Hasegawa and Liu Chen succeeded in explaining the Earth's magnetic oscillation mechanism (now known as the Chen–Hasegawa resonance) which was observed by his colleague, Louis J. Lanzerotti. This work also lead them to discover a new wave now called the kinetic Alfvén wave that resolved the magnetohydrodynamic singularity. A Bell Labs team of Cliff Surko (Professor at University of California, San Diego) and Richart E. Slusher (Georgia Tech) discovered low frequency plasma turbulence by laser scattering in the Princeton plasma machine. Hasegawa with Kunioki Mima derived a two dimensional nonlinear wave equation that describes the observed turbulence spectra. This equation, now called the Hasegawa–Mima equation, is widely used as the fundamental equation to describe low frequency plasma turbulence. One unique property of the equation is the existence of an inverse cascade of turbulent spectra which may form coherent structures such as zonal flow in the azimuthal direction in cylindrical plasmas. Hasegawa with Masahiro Wakatani extended the equation to the realistic geometry of plasmas confined in a toroidal magnetic field (Hasegawa–Wakatani equation) and demonstrated the universal excitation of zonal flow as the consequence of turbulence. To meet the needs of the high pressure confinement for advanced fusion fuel such as deuterium-helium-3, in 1987 Hasegawa proposed a plasma confinement by a dipole magnetic field generated by floating superconducting ring current. Devices based on this idea were built at University of Tokyo by a research group headed by Professor Z. Yoshida and by MIT and Columbia University team led by Professors J. Kesner and M.E. Mauel, and successful high pressure plasma confinements were demonstrated.

In September 1991, Hasegawa took a position of Professor of Communications Engineering in the Faculty of Engineering at Osaka University and started a new group of optical soliton based communication systems. He established international as well as domestic research groups that concentrated on ultra-high speed communications based on optical solitons. The group successfully demonstrated soliton based, all-optical ultra high speed communication over inter-continental distances. A student during this period, Toshihiko Hirooka now works as a professor at Tohoku University.
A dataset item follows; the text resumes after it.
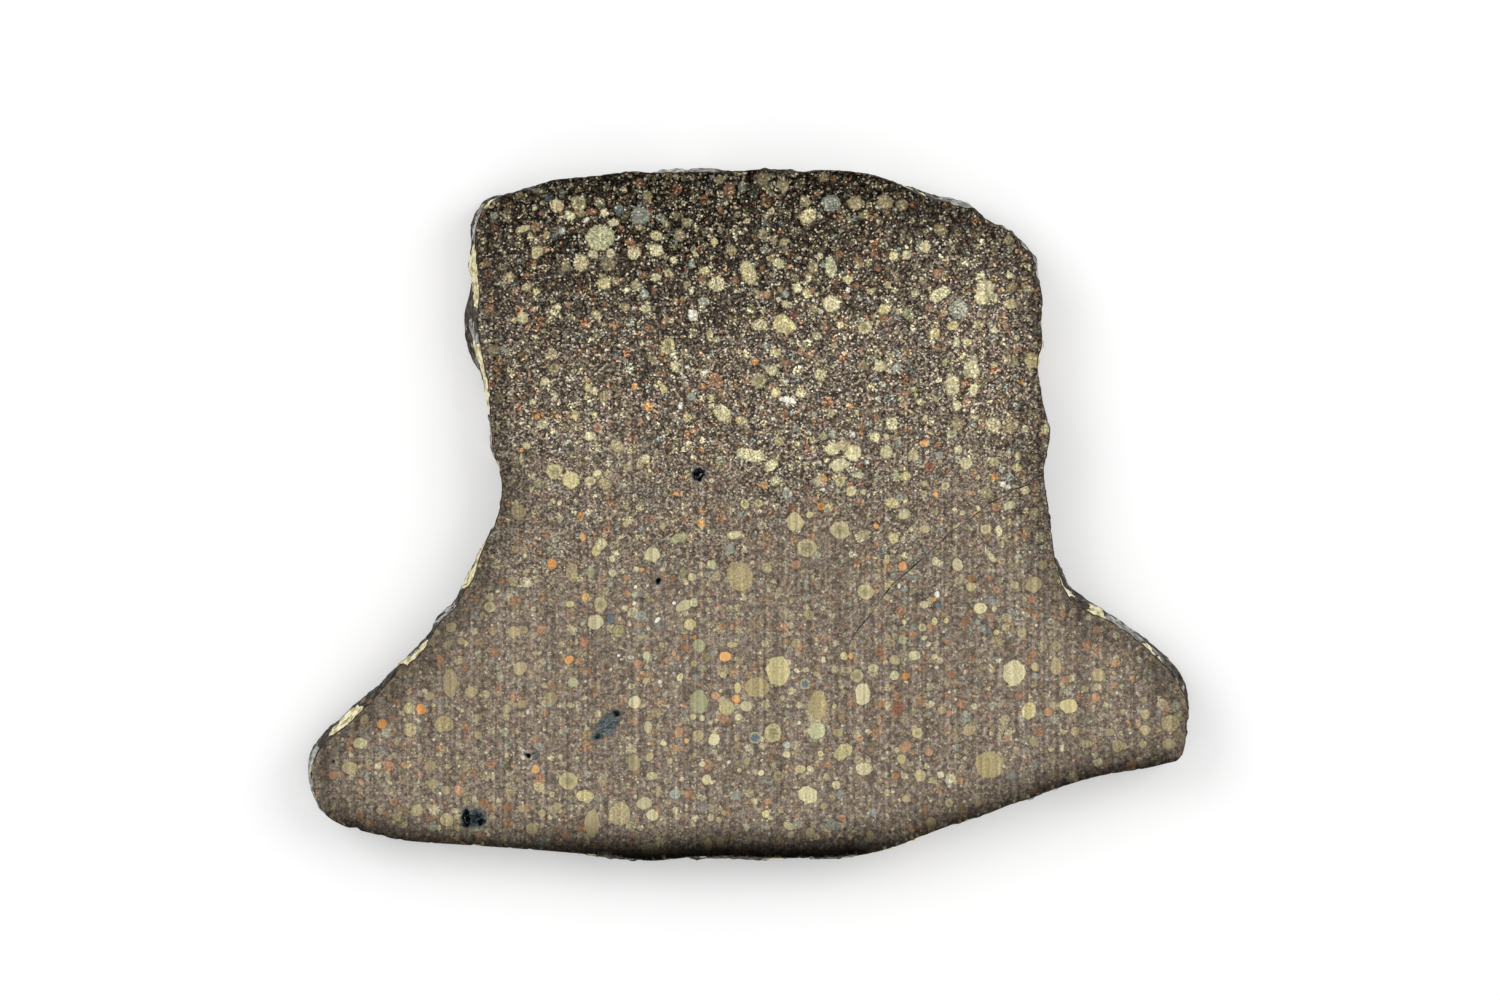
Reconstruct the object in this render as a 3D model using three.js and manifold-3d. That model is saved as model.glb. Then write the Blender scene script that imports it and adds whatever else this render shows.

After retirement, Hasegawa proposed two important concepts in fusion devices. One is the idea that a fusion device operates as a power amplifier rather than as a reactor. Here, the device operates with the help of continuous injection of electromagnetic power that provides negentropy which maintains the desirable plasma pressure profile. The other is the concept of chiral asymmetry of vortices generated in plasma turbulence where vortices having positive (negative) core charge tends to expand (to shrink) which is essential in the formation of proper zonal flow for plasma confinement.

== Honors and awards ==
Hasegawa was a Fellow of IEEE and the American Physical Society. Internationally, he was recognized as a recipient of the 1991 Rank Prize (British), 1995 Moet Hennessy, Louis Vuitton Da Vinci of Excellence Prize (French), 1999 IEEE/LEOS Quantum Electronics Award, and the 2000 James Clerk Maxwell Prize for Plasma Physics of the American Physical Society. In his citation, his innovative discoveries and fundamental contributions to the theory of turbulence of nonlinear drift waves, the spread of Alfvén waves in the laboratory and in space plasma, as well as optical solitons and their application in telecommunications were highlighted. He also shared with Kuniaki Mima and Pat Diamond the 2011 European Physical Society Hannes Alfvén Prize.

Domestically, Hasegawa received several awards including, the 1996 C&C Prize, 1996 Achievement Prize of the Institute of Electronics, Information and Communication Engineers (Japan), 1993 Shida Rinzaburo Prize (Japanese Ministry of Post and Telecommunications) and the 1995 Hattori (Seiko) Houkou Prize. He received the 2008 Japan Academy Prize and in 2010 The Order of the Sacred Treasure, Gold Rays with Neck Ribbon from the Japanese Emperor.